┏━━

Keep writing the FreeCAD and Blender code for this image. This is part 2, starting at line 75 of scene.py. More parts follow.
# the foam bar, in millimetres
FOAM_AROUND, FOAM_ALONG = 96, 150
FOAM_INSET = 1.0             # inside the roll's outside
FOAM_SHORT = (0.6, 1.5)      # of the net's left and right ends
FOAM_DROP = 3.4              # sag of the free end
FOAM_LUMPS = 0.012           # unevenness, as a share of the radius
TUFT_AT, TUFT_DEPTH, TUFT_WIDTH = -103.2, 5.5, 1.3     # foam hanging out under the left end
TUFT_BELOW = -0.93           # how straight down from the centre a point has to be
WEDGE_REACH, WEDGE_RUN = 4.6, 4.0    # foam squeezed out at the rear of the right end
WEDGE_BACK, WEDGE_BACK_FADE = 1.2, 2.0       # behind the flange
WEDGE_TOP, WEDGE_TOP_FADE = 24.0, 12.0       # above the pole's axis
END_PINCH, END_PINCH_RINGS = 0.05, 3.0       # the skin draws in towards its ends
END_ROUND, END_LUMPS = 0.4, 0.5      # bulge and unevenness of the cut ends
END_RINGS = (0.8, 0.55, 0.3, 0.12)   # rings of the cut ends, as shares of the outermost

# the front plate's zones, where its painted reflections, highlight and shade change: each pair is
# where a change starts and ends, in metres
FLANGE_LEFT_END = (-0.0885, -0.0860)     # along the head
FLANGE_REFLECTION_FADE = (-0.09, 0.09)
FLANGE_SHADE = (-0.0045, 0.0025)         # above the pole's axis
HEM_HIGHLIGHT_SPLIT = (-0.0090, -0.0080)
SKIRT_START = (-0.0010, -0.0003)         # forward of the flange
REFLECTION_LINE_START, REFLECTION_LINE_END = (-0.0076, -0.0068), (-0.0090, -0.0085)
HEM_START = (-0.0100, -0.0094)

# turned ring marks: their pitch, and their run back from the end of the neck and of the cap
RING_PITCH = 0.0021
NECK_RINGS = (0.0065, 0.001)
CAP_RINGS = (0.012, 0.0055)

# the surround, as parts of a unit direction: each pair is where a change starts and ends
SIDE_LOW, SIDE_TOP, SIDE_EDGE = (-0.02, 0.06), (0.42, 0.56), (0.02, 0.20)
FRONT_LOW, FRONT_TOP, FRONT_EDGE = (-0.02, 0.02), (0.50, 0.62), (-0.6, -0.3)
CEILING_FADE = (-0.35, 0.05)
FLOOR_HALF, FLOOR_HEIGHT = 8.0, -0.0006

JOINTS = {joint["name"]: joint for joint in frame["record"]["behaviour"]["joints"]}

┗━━
┏━━

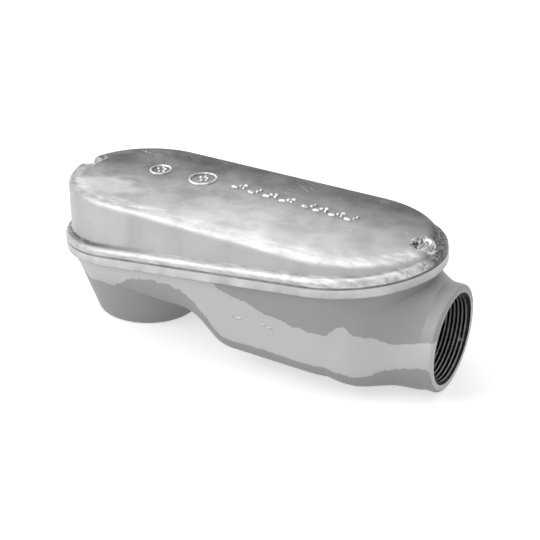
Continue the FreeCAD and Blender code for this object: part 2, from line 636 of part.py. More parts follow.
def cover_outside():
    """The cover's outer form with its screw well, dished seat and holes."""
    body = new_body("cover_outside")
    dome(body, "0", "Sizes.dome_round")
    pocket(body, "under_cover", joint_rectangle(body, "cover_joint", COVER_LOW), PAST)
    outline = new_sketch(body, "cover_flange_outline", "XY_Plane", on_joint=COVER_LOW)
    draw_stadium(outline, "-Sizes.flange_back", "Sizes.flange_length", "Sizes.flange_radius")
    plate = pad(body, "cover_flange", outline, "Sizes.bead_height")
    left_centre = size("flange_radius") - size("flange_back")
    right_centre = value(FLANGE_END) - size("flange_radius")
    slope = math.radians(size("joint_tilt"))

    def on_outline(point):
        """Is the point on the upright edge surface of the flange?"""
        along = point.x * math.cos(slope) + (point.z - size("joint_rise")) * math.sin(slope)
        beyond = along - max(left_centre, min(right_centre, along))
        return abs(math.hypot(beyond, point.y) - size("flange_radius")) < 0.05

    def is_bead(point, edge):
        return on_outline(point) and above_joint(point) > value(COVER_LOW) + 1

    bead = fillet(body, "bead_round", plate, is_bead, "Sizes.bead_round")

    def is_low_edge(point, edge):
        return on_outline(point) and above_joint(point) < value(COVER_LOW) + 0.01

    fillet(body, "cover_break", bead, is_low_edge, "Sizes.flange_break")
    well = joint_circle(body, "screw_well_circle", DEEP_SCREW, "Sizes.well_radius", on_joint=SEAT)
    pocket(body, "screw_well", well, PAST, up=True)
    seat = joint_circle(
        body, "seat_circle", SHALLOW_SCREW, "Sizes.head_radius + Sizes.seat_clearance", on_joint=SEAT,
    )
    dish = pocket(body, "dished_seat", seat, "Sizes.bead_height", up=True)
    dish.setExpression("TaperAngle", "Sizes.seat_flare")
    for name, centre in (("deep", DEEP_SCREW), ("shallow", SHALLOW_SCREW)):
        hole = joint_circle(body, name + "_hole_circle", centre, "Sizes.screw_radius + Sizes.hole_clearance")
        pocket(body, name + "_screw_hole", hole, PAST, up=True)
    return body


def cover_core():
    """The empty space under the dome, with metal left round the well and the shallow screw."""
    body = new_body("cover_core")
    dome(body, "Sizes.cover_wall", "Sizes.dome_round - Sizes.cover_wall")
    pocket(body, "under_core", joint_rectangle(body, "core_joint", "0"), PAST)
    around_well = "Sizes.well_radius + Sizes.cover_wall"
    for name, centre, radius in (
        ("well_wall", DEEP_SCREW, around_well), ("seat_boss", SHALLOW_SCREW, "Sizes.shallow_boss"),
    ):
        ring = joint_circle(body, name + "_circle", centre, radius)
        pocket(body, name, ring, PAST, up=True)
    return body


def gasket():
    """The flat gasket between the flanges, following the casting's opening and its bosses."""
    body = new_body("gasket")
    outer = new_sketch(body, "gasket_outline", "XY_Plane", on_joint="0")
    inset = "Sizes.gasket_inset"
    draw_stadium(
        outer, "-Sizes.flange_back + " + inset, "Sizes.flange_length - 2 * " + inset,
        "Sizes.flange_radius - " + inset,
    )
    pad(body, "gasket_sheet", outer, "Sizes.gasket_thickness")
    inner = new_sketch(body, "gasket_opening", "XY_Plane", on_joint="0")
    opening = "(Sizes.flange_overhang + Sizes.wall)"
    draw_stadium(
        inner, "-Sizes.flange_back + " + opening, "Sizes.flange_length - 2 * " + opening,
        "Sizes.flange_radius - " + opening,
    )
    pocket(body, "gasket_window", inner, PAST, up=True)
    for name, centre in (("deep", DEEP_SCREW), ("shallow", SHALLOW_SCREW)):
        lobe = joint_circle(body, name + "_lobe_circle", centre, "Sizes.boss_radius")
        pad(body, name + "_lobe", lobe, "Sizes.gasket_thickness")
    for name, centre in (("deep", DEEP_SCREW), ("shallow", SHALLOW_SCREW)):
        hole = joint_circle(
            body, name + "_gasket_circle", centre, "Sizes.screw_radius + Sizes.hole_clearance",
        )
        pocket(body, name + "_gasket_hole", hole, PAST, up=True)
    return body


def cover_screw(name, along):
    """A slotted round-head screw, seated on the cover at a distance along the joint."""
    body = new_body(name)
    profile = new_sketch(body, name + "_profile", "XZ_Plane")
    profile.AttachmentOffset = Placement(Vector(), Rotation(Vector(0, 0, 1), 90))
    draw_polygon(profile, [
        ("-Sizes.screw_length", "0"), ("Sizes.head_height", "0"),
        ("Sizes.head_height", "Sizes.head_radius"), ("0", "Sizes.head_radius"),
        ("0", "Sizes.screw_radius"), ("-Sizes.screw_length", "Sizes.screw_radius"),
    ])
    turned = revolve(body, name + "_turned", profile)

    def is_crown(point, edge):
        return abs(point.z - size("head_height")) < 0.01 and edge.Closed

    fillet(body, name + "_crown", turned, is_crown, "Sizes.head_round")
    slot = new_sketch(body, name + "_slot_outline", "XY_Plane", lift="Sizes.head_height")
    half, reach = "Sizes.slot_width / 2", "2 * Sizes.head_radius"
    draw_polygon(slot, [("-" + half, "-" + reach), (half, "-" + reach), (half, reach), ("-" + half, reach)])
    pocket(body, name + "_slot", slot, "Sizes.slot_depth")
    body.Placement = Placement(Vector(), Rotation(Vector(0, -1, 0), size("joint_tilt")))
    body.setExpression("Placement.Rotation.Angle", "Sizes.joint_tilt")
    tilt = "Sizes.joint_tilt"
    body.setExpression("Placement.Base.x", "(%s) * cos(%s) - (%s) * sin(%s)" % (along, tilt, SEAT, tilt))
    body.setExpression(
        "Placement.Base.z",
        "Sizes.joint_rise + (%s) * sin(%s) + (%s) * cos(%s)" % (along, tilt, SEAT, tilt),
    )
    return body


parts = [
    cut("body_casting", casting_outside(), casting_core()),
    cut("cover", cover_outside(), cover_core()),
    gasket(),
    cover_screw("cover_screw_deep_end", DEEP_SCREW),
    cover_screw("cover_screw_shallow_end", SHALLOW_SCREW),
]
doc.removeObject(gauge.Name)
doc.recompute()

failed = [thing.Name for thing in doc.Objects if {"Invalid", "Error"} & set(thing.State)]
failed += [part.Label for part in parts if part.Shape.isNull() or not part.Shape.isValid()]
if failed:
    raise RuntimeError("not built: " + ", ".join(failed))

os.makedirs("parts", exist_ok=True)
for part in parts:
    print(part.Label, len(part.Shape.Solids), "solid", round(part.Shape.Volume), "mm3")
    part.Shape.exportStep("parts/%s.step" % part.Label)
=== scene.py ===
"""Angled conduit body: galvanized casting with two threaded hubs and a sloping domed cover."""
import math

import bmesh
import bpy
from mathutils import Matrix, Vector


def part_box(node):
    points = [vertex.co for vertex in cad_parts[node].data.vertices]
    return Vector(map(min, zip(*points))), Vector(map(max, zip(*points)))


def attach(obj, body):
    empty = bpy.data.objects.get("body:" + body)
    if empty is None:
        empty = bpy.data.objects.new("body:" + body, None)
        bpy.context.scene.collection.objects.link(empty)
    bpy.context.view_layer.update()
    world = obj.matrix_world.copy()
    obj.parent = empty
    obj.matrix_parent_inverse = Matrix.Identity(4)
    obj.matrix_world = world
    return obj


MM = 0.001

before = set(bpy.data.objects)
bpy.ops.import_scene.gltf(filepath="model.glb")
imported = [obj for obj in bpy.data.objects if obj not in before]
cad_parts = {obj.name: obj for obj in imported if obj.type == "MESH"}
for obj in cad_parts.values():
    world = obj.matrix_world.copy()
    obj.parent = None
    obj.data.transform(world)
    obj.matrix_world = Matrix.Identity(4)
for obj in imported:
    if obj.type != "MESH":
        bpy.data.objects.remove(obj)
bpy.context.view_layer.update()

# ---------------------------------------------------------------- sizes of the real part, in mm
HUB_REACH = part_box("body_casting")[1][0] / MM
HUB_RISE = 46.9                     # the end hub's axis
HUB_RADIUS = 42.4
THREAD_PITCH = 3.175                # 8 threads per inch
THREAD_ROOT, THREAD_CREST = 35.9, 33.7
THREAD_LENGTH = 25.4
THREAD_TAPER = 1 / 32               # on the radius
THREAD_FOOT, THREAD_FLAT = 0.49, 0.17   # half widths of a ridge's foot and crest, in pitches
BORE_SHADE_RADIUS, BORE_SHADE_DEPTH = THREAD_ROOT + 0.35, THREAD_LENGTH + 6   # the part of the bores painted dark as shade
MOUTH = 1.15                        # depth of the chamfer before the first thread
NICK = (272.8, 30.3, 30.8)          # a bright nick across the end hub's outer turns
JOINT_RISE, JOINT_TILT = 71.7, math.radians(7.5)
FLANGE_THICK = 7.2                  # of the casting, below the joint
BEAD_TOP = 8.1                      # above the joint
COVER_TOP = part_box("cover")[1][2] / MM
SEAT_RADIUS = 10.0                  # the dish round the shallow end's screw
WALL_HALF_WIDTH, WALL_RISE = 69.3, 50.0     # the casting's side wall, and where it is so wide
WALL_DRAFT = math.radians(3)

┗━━

• WHAT IS ASKED
Between the line containing "failed = [thing.Name" and the line containing "obj.parent = empty" lies the part to return. Return it exactly, counting both of those lines.

• SOLUTION TO THIS TASK
failed = [thing.Name for thing in doc.Objects if {"Invalid", "Error"} & set(thing.State)]
failed += [part.Label for part in parts if part.Shape.isNull() or not part.Shape.isValid()]
if failed:
    raise RuntimeError("not built: " + ", ".join(failed))

os.makedirs("parts", exist_ok=True)
for part in parts:
    print(part.Label, len(part.Shape.Solids), "solid", round(part.Shape.Volume), "mm3")
    part.Shape.exportStep("parts/%s.step" % part.Label)
=== scene.py ===
"""Angled conduit body: galvanized casting with two threaded hubs and a sloping domed cover."""
import math

import bmesh
import bpy
from mathutils import Matrix, Vector


def part_box(node):
    points = [vertex.co for vertex in cad_parts[node].data.vertices]
    return Vector(map(min, zip(*points))), Vector(map(max, zip(*points)))


def attach(obj, body):
    empty = bpy.data.objects.get("body:" + body)
    if empty is None:
        empty = bpy.data.objects.new("body:" + body, None)
        bpy.context.scene.collection.objects.link(empty)
    bpy.context.view_layer.update()
    world = obj.matrix_world.copy()
    obj.parent = empty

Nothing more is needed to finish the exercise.